Marketing in a recession
Consumers fall into four groups during a recession: slam-on-the-breaks, painted-but-patient, comfortably-well-off, live-for-today. This is how to market to (with) them.
The key to thriving in a recession is understanding what your customers value and bringing your product from a nice-to-have to a must-have. Replace FOMO and scarcity with family, trust, and safety in your campaigns.
Customers negotiate harder and look for more durability. Companies need to reforecast demand, prune weaker items in their product portfolio, and stress market share over competitors.
Business strategy in a recession
Goldman Sachs – Black Swan: Coronavirus
This episode features interviews with experts in health, epidemiology, and economists. Always good to get insights straight from experts.
“Think of a recession as a sharp curve on an auto racetrack—the best place to pass competitors, but requiring more skill than straightaways.

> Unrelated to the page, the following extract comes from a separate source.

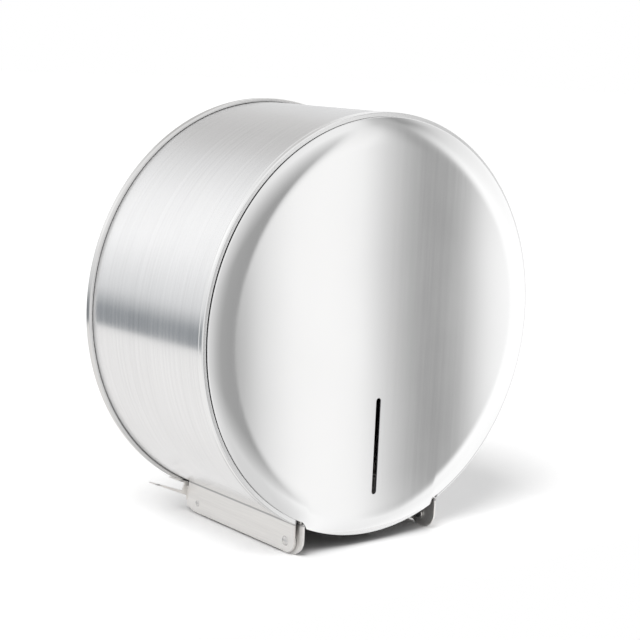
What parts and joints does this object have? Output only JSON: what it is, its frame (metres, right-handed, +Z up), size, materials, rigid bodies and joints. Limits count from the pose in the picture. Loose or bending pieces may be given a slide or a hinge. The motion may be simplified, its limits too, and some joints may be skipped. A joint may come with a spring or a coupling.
{
  "type": "jumbo toilet roll dispenser",
  "caption": "Round wall-mounted stainless dispenser for jumbo toilet rolls: a drum with an open outlet between two cheeks, a hinged door with a rolled edge with a sight slot, a lock and a turning core hub.",
  "frame": {"origin": "centre of the four wall screws, on the face that lies against the wall; the drum's axis runs through it", "axes": "+X to the right, +Y into the wall, +Z up; the door faces -Y"},
  "size_m": [0.2704, 0.1293, 0.275],
  "materials": {
    "brushed_sheet": "brushed round the drum, satin",
    "polished_steel": "fine satin",
    "door_steel": "fine horizontal brushing, bright satin",
    "plain_sheet": "dull mill finish",
    "screw_steel": "plain turned",
    "lock_chrome": "bright plated",
    "hub_plastic": "moulded, fine texture",
    "gasket_rubber": "matt"
  },
  "bodies": {
    "casing": {"back_plate": "brushed_sheet", "drum_wall": "brushed_sheet", "front_rim": "polished_steel", "cheek_left": "plain_sheet", "cheek_right": "plain_sheet", "wall_brackets": "plain_sheet", "bracket_screws": "screw_steel", "tear_bar": "plain_sheet", "tear_bar_rivets": "screw_steel", "cheek_fork": "plain_sheet", "pivot_rivets": "screw_steel", "pivot_washers": "screw_steel", "spindle_flange": "plain_sheet", "spindle_post": "polished_steel", "spindle_screws": "screw_steel", "hub_retainer": "polished_steel", "retainer_screw": "screw_steel", "lock_barrel": "lock_chrome", "lock_gasket": "gasket_rubber", "lock_nut": "lock_chrome"},
    "door": {"door_dish": "door_steel", "door_ear_left": "plain_sheet", "door_ear_right": "plain_sheet", "door_catch": "plain_sheet"},
    "hub": {"core_hub": "hub_plastic"},
    "lock": {"lock_plug": "lock_chrome", "lock_cam": "plain_sheet", "cam_screw": "screw_steel"}
  },
  "joints": [
    {"name": "door_hinge", "type": "hinge", "parent": "casing", "child": "door", "pos_m": [0, -0.1146, -0.1318], "axis": [1, 0, 0], "range_deg": [0, 170]},
    {"name": "hub_spin", "type": "hinge", "parent": "casing", "child": "hub", "pos_m": [0, -0.05, 0], "axis": [0, 1, 0], "continuous": true},
    {"name": "lock_turn", "type": "hinge", "parent": "casing", "child": "lock", "pos_m": [0.09193, -0.0998, 0.07713], "axis": [0.766, 0, 0.6428], "range_deg": [0, 90]}
  ]
}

The best drivers apply the brakes just ahead of the curve (they take out excess costs), turn hard toward the apex of the curve (identify the short list of projects that will form the next business model), and accelerate hard out of the curve (spend and hire before markets have rebounded).”
There are four types of companies in each recession: prevention, promotion, pragmatic, progressive. Of those four, the progressive ones have the highest chances to survive and thrive.
20% of market leaders come out as laggards after a recession. Emerging leaders, on the other end, shorten cash conversion cycles, don’t cut headcount by more than 10%, maintained their debt/equity ratio, and made significant acquisitions towards the end of the downturn.